I know something about having a conversation across different racial groups. I worked in the area of racial reconciliation for about fifteen years. I have done my share of the hard work it takes to create an atmosphere where real understanding develops between racial groups. I have seen conversations that helped create the type of racial healing some are talking about. Although I now work in a different research area and towards a calling distinctive from racial reconciliation, I will always have a heart to see our society overcome the racial divide that has troubled us for so long. So I should be very excited at the prospect of an emerging conversation on racial issues.
And yet I am not excited about this possible conversation. I am doubtful that it will do us any good. I am reminded that we have had other attempts to have a conversation on racial issues and those efforts do not seem to have helped. Merely wanting to have a conversation on racial issues is not a guarantee that we will create an atmosphere of racial understanding. In fact some conversations can actually make our racial situation worse. Why am I fearful that these calls for conversations may lead to a worsening racial situation? I believe it is because I have my doubts that these calls for conversations are for honest discourse on racial issues. It is important for parties to be willing to talk and listen to each other. Those consistently calling for a conversation do not talk about listening to others, but seem to focus just on what they want to say. I think this is how they see the talk on race going.
Activist: We need to talk about race
Person of different race: OK
Activist: You need to know A, B and C
Person of different race: Wow, I did not know all of this.
Activist: Since you now know A, B and C we need to do D and F for our society.
Person of different race: You are right. I am so glad we had this talk. You have taught me so much.
This may be the way people see the conversation going, but this is not the way an honest talk on race will go. People from different sides of the racial spectrum have contrasting, and deeply set, ideas about racial issues. They hope that when they tell others their point of view that other people will almost automatically accept their view as truth. What we often do not realize is that while our point of view seems logical to us that it is not that way for all individuals. Other people have their own concerns and interests which do not correlate to ours and if we really want to have this conversation then we had better be ready to honestly hear where other people are coming from. I am not convinced that those who want to have this conversation are ready to provide much respect for what others have to say and thus expect the one side conversation I stated above.
It is not fair that I just critique current efforts at a conversation on racial issues. I should also offer possible solutions that can set us up for this conversation. To that end I am grateful for the chance to have worked with Michael Emerson on Transcending Racial Barriers before I stopped doing research on racial issues. In that book we outlined principles and a process by which a productive racial conversation becomes possible. In that spirit I offer up these points for those who want a real interracial conversation that may result in breaking down racial barriers.
1) Define the problem – First thing that has to be done is that the issue of concern has to be carefully defined. Emerson and I suggest that we have to clarify what we want to discuss and keep our conversation in the context of that particular issue. We all have had discussions where we start on one subject and then jump to other subjects before we really finish discussing the subject at hand. We contend that our conversation on race will require the discipline necessary to stick to a given subject and a one subject at a time approach.

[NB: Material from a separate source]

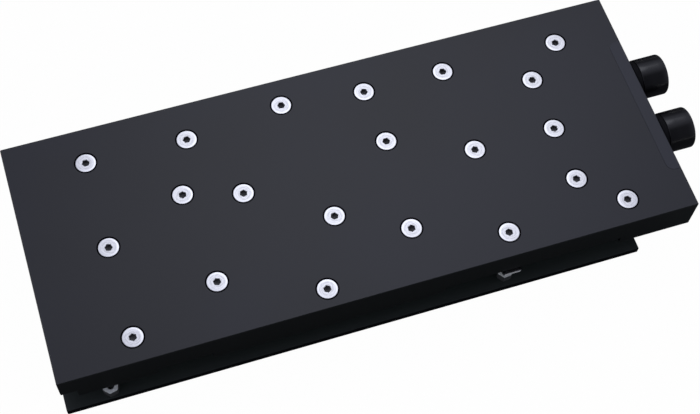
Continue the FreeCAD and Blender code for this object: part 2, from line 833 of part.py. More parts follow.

3) Recognize our differences – Of course if we agreed on everything then all of this talk about needing a conversation would be meaningless. We have to be honest about why we differ from each other and why. At this point it is important to not only enunciate how we disagree with others, but why we have the concerns that we do. Clearly pointing out why we have developed the concerns we have is important so that all parties have a chance to understand why we have our points of contention.
4) Create solutions that answer the concerns of those we disagree with – Here is where our listening skills become very important. If the only thing we want to do is tell people how we feel and expect them to agree with us then our conversation will break down into yelling at each other. But if we have really been listening to the concerns of others then we will be in a position to articulate ways we can have our concerns addressed that also help those we are in conversation with to know that their concerns will be addressed as well. Of course our proposed solutions will tend to address our concerns more than the concerns of others. That is why we need the last step.
5) Find the compromised solution that best addresses the needs of all parties – If both African-American activists and white conservatives each develop solutions that address the concerns of the other group, those solutions are not likely to be the same. They will each develop solutions that more closely solve their concerns than the concerns of the other group. But they will be solutions more similar than the positions each started out with because there will have been an attempt to meet the needs of those in the other group. This will make it easier to combine those proposed solutions to come up with the compromise solution that they can live with. In any compromise no one will get all that they want, but hopefully all will receive enough so that they can accept and support the solution.
It is not surprising that individuals may not want to use such a system of compromise to set up a conversation. It takes hard work to truly listen to others and attempt to address their concerns. We would much rather try to force them to accept our perspectives as truth and to use political capital to force them to capitulate to our desires. But that is an effort that leads to failure. It will lead to failure because if we force others to capitulate to our plans without working with them to find a compromise solution, then we institutionalize enemies to our approach to racial issues. Those enemies are committed to defeating our approach because they will feel like they did not have a say in constructing the solutions we are implementing. This is why finding a solution through some type of mediated conversation that considers the ideas of all concerned interest groups is vital to creating a solution where everyone has some degree of skin in the game and will work to make the solution a success.
I realize that all of this is theoretical and that I have not offered a concrete example of how such a process can work. Furthermore, the space limitations of doing a blog do not allow me to fully fill in all the details of these steps. In our book Emerson and I do go through these steps with more details and illustrate with an example. My doubts about current calls for conversations emerge from my doubts that those calling for that conversation are willing to make those commitments. But hopefully providing this outline of the process will indicate the sort of commitments that have to be made for a real conversation that will move the needle forward on racial issues.